Seit Ende letzten Jahres hat Harvey sein Engagement in Schweden, Norwegen und Australien erhöht, wobei letzteres das größte Engagement des in den USA ansässigen Fonds ohne Staatsanleihen darstellt. Obwohl Australien die Märkte in diesem Monat mit einer Zinserhöhung überraschte, schließt Harvey Zinssenkungen zu einem späteren Zeitpunkt in diesem Jahr nicht aus, da sich die Wirtschaft verlangsamt. Dies steht im Widerspruch zu den Swap-Preisen, die davon ausgehen, dass der Leitzins bis Dezember um weitere 54 Basispunkte auf 4,64 % angehoben wird, bevor in der zweiten Hälfte des Jahres 2024 Zinssenkungen erfolgen.

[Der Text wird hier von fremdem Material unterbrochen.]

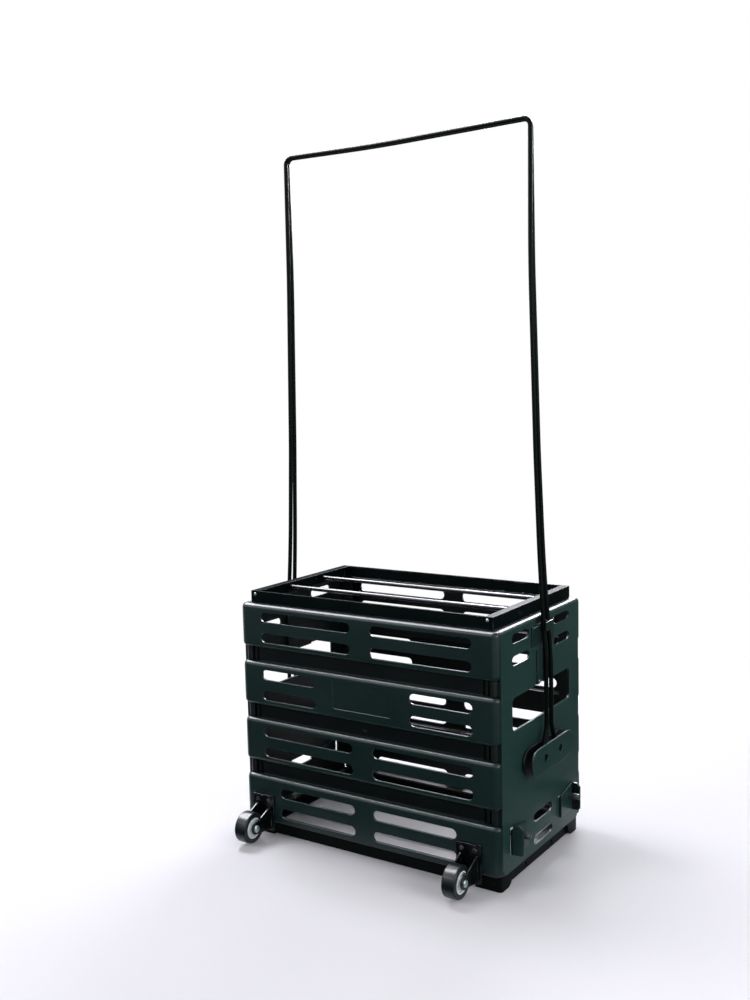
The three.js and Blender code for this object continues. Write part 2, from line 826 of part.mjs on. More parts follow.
// Front right corner foot: an L cap round the corner of the bottom frame, with a sole under it.
function buildFoot() {
  const inX = lowFrameHalfLength + seatGap;
  const inY = frameHalfDepth + seatGap;
  const outX = inX + footSideWall;
  const outY = inY + footWall;
  const top = wallBottom - seatGap;
  const sideEnd = -outY + footSideLength;
  const corner = [
    [outX - footLength, -outY],
    [outX - footChamfer, -outY],
    [outX, -outY + footChamfer],
    [outX, sideEnd],
  ];
  const wall = prism(polygon([
    ...corner,
    [inX, sideEnd],
    [inX, -inY],
    [outX - footLength, -inY],
  ]), 'z', 0, top);
  const sole = prism(polygon([
    ...corner,
    [outX - footSoleWidth, sideEnd],
    [outX - footSoleWidth, -outY + footSoleWidth],
    [outX - footLength, -outY + footSoleWidth],
  ]), 'z', 0, lowFrameBottom - seatGap);
  const sideCut = prism(polygon([
    [sideEnd - footSideCut, -overrun],
    [sideEnd + overrun, -overrun],
    [sideEnd + overrun, top - wallThickness],
    [sideEnd, top - wallThickness],
    [sideEnd - footSideCut / 2, footSideCut / 4],
    [sideEnd - footSideCut, 0],
  ]), 'x', 0, halfLength);
  return wall.add(sole).subtract(sideCut);
}

function footScrew() {
  const x = lowFrameHalfLength + seatGap + footSideWall - footScrewInset;
  const face = -(frameHalfDepth + seatGap + footWall);
  return roundBar('y', screwRadius, face - seatGap - screwHeight, face - seatGap, x, footScrewHeight,
    screwSegments);
}

function frameScrew() {
  const face = -frameHalfDepth - seatGap;
  const z = topFrameBottom + topFrameHeight - frameScrewDrop;
  return roundBar('y', screwRadius, face - screwHeight, face, frameHalfLength - frameScrewInset, z,
    screwSegments);
}

function clipScrew() {
  const face = halfLength + seatGap;
  const z = wallTop - windowDrop + clipScrewRadius * 2;
  return roundBar('x', clipScrewRadius, face, face + clipScrewHeight, -clipScrewOffset, z,
    screwSegments);
}

function buildCornerPin() {
  return roundBar('z', pinRadius, wallBottom + wallThickness + seatGap, wallTop - wallThickness - seatGap,
    pinX, -pinY, pinSegments);
}

function cheekOutline() {
  const plateFace = -(halfDepth + seatGap + casterPlateThickness / 2);
  const tipY = wheelY;
  const tipZ = wheelHeight;
  const shape = new THREE.Shape();
  shape.moveTo(plateFace, cheekBottom);
  shape.lineTo(plateFace, cheekTop);
  shape.lineTo(tipY + cheekTipRadius / 2, tipZ + cheekTipRadius);
  shape.absarc(tipY, tipZ, cheekTipRadius, Math.PI / 2, Math.PI * 1.5, false);
  return shape;
}

// Caster bracket at the middle of its own X: plate on the wall and a cheek each side of the wheel.
function buildCasterBracket() {
  const face = -(halfDepth + seatGap);
  const plate = prism(
    roundedOutline(-casterPlateWidth / 2, casterPlateWidth / 2, casterPlateBottom, casterPlateTop,
      casterPlateCorner),
    'y', face - casterPlateThickness, face, cornerSegments);
  const lip = block(-casterPlateWidth / 2 + casterPlateCorner, casterPlateWidth / 2 - casterPlateCorner,
    face - casterPlateThickness - casterLipReach, face - casterPlateThickness / 2,
    casterPlateTop - casterLipThickness, casterPlateTop);
  const cheekIn = wheelWidth / 2 + cheekGap;
  const cheek = prism(cheekOutline(), 'x', cheekIn, cheekIn + cheekThickness, edgeSegments);
  const bore = roundBar('x', axleRadius + axleClearance, -casterPlateWidth, casterPlateWidth,
    wheelY, wheelHeight, barSegments);
  return joinAll([plate, lip, cheek, mirrorX(cheek)]).subtract(bore);
}

function turned(profile) {
  const points = profile.map(([radius, along]) => new THREE.Vector2(radius, along));
  points.push(points[0].clone());
  const geometry = new THREE.LatheGeometry(points, wheelSegments);
  geometry.rotateZ(-Math.PI / 2);
  geometry.translate(0, wheelY, wheelHeight);
  return toSolid(geometry);
}

function buildTyre() {
  const half = wheelWidth / 2;
  const inner = hubRadius + seatGap;
  const shoulder = wheelRadius - treadRadius;
  const shoulderShares = [Math.sin(Math.PI / 6), Math.cos(Math.PI / 6)];
  const rise = treadRadius * shoulderShares[1];
  const drop = treadRadius * shoulderShares[0];
  return turned([
    [inner, -half],
    [shoulder, -half],
    [shoulder + rise, -half + treadRadius - drop],
    [wheelRadius, -half + treadRadius],
    [wheelRadius, half - treadRadius],
    [shoulder + rise, half - treadRadius + drop],
    [shoulder, half],
    [inner, half],
  ]);
}

// Hub with a dished face on both sides and a raised boss round the axle.
function buildHub() {
  const half = hubWidth / 2;
  const rimIn = hubRadius - hubRimWidth;
  const bore = axleRadius + axleClearance;
  return turned([
    [bore, -half],
    [bossRadius, -half],
    [bossRadius, -half + hubDish],
    [rimIn, -half + hubDish],
    [rimIn, -half],
    [hubRadius, -half],
    [hubRadius, half],
    [rimIn, half],
    [rimIn, half - hubDish],
    [bossRadius, half - hubDish],
    [bossRadius, half],
    [bore, half],
  ]);
}

function buildAxle() {
  const reach = wheelWidth / 2 + cheekGap + cheekThickness + seatGap;
  const shank = roundBar('x', axleRadius, -reach - axleHeadThickness / 2, reach + axleHeadThickness / 2,
    wheelY, wheelHeight, barSegments);
  const head = roundBar('x', axleHeadRadius, reach, reach + axleHeadThickness, wheelY, wheelHeight,
    barSegments);
  return joinAll([shank, head, mirrorX(head)]);
}

function casterBolt(side) {
  const face = -(halfDepth + seatGap + casterPlateThickness + seatGap);
  return roundBar('y', boltRadius, face - boltHeight, face, (side * boltSpacing) / 2,
    casterPlateTop - boltDrop, screwSegments);
}

function addMirrored(group, name, solid, look, sides) {
  for (const [side, flipX, flipY] of sides) {
    let copy = solid;
    if (flipX) {
      copy = mirrorX(copy);
    }
    if (flipY) {
      copy = mirrorY(copy);
    }
    group.add(makeMesh(`${name}_${side}`, copy, look));
  }
}

const ends = [['right', false, false], ['left', true, false]];
const longSides = [['front', false, false], ['back', false, true]];
const corners = [
  ['front_right', false, false],
  ['front_left', true, false],
  ['back_right', false, true],
  ['back_left', true, true],
];

function addBasket(group) {
  addMirrored(group, 'wall', buildLongWall(), plastic, longSides);
  addMirrored(group, 'wall', buildEndWall(), endPlastic, ends);
  addMirrored(group, 'corner_pin', buildCornerPin(), darkZinc, corners);
  const frameTop = buildFrame(frameHalfLength, topFrameHeight, true);
  group.add(makeMesh('frame_top', frameTop.translate([0, 0, topFrameBottom]), framePaint));
  const frameBottom = buildFrame(lowFrameHalfLength, bottomFrameHeight, false);
  group.add(makeMesh('frame_bottom', frameBottom.translate([0, 0, lowFrameBottom]), framePaint));
  const topBar = buildBar(frameHalfLength).translate([0, 0, topFrameBottom + topFrameHeight - barDrop]);
  addMirrored(group, 'top_bar', topBar, barPaint, longSides);
  const lowBar = buildBar(lowFrameHalfLength).translate([0, 0, lowFrameBottom + barDrop]);
  addMirrored(group, 'bottom_bar', lowBar, barPaint, longSides);
  addMirrored(group, 'frame_screw', frameScrew(), zinc, corners);
  addMirrored(group, 'corner_foot', buildFoot(), footPlastic, corners);
  addMirrored(group, 'foot_screw', footScrew(), darkZinc, corners);
}

function addHandles(group) {
  group.add(makeMesh('handle_front', buildHandle(1), wirePaint));
  group.add(makeMesh('handle_back', buildHandle(-1), wirePaint));
  addMirrored(group, 'pivot_bracket', buildBracket(), endPlastic, ends);
  addMirrored(group, 'pivot_pin', buildPivotPin(), darkZinc, corners);
  addMirrored(group, 'handle_clip', buildClip(), plastic, ends);
  addMirrored(group, 'clip_screw', clipScrew(), zinc, ends);
  addMirrored(group, 'leg_catch', buildCatch(), endPlastic, corners);
  addMirrored(group, 'catch_peg', buildPeg(), darkZinc, corners);
}

function addCasters(group) {
  for (const [side, x] of [['right', casterRightX], ['left', casterLeftX]]) {
    const caster = new THREE.Group();
    caster.position.x = x;
    caster.add(makeMesh(`caster_bracket_${side}`, buildCasterBracket(), framePaint));
    caster.add(makeMesh(`tyre_${side}`, buildTyre(), rubber));
    caster.add(makeMesh(`wheel_hub_${side}`, buildHub(), hubPlastic));
    caster.add(makeMesh(`wheel_axle_${side}`, buildAxle(), zinc));
    caster.add(makeMesh(`caster_bolt_outer_${side}`, casterBolt(1), darkZinc));
    caster.add(makeMesh(`caster_bolt_inner_${side}`, casterBolt(-1), darkZinc));
    group.add(caster);
  }
}

const cart = new THREE.Group();
cart.position.y = originShift;
addBasket(cart);
addHandles(cart);
addCasters(cart);

export default cart;
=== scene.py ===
import math

import bmesh
import bpy
from mathutils import Matrix, Vector


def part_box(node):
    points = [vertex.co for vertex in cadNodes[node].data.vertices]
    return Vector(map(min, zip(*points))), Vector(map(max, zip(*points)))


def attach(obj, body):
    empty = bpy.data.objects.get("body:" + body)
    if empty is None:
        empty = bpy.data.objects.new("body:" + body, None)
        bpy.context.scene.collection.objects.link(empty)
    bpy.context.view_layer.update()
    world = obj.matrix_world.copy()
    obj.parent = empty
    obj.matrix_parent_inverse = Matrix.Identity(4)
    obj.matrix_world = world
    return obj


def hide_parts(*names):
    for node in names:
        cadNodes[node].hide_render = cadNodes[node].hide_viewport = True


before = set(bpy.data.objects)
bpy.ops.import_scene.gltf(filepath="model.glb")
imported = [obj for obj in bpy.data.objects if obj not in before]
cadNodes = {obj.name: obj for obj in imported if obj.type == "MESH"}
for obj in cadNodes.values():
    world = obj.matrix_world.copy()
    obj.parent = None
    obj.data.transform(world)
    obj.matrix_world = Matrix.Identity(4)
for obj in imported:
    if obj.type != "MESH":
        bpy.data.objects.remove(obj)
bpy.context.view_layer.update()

mm = 0.001
middleY = 28.75 * mm  # the basket's middle lies this far behind the origin

sides = {"right": 1, "left": -1}
longSides = {"front": -1, "back": 1}
corners = [(x, y) for y in longSides for x in sides]
usualCoarse = 0.55  # how much the finest detail of a pattern shows, where it doesn't say


class Value:
    # one output of a node that can be used in plain arithmetic
    def __init__(self, shader, socket):
        self.shader = shader
        self.socket = socket

    def maths(self, operation, first, second):
        return self.shader.node("ShaderNodeMath", {"operation": operation}, {0: first, 1: second})

    def __add__(self, other):
        return self.maths("ADD", self, other)

    def __radd__(self, other):
        return self.maths("ADD", other, self)

    def __sub__(self, other):
        return self.maths("SUBTRACT", self, other)

    def __rsub__(self, other):
        return self.maths("SUBTRACT", other, self)

    def __mul__(self, other):
        return self.maths("MULTIPLY", self, other)

    def __rmul__(self, other):
        return self.maths("MULTIPLY", other, self)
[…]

In Schweden rechnen die Märkte nach Berechnungen der SEB bis November mit weiteren Anhebungen um etwa 40 Basispunkte, bevor die Politik Mitte 2024 zu lockern beginnt. Pictet Asset Management erwägt, sein Engagement in schwedischen Anleihen zu erhöhen, da man davon ausgeht, dass eine übermäßige Straffung durch die Riksbank der Wirtschaft weiter schaden wird und weitere Zinssenkungen erforderlich macht.

Brendan Murphy, Portfoliomanager bei Insight Investment, wo man rund 1 Billion Dollar verwaltet, kauft südkoreanische Anleihen, weil er darauf wettet, dass das Land einen relativ großen Rückschlag erleiden könnte, wenn sich das globale Wirtschaftswachstum in den kommenden Monaten verlangsamt.

Die südkoreanische Zentralbank beließ die Leitzinsen im Mai zum dritten Mal in Folge unverändert und bekräftigte gleichzeitig die Aussage, dass eine weitere Anhebung angesichts der hartnäckigen Inflation möglich sei. Vor der Ankündigung der BOK wetteten Anleger und viele Analysten auf Zinssenkungen in Südkorea im Laufe dieses Jahres, da die Risiken für das Wirtschaftswachstum zunehmen.

„Die Gefahr für die Märkte und insbesondere für Risikoanlagen besteht darin, dass die Zentralbanken tatsächlich das Wachstum opfern müssen, um die Inflation wieder unter Kontrolle zu bringen“, so Cunningham von Ninety-One.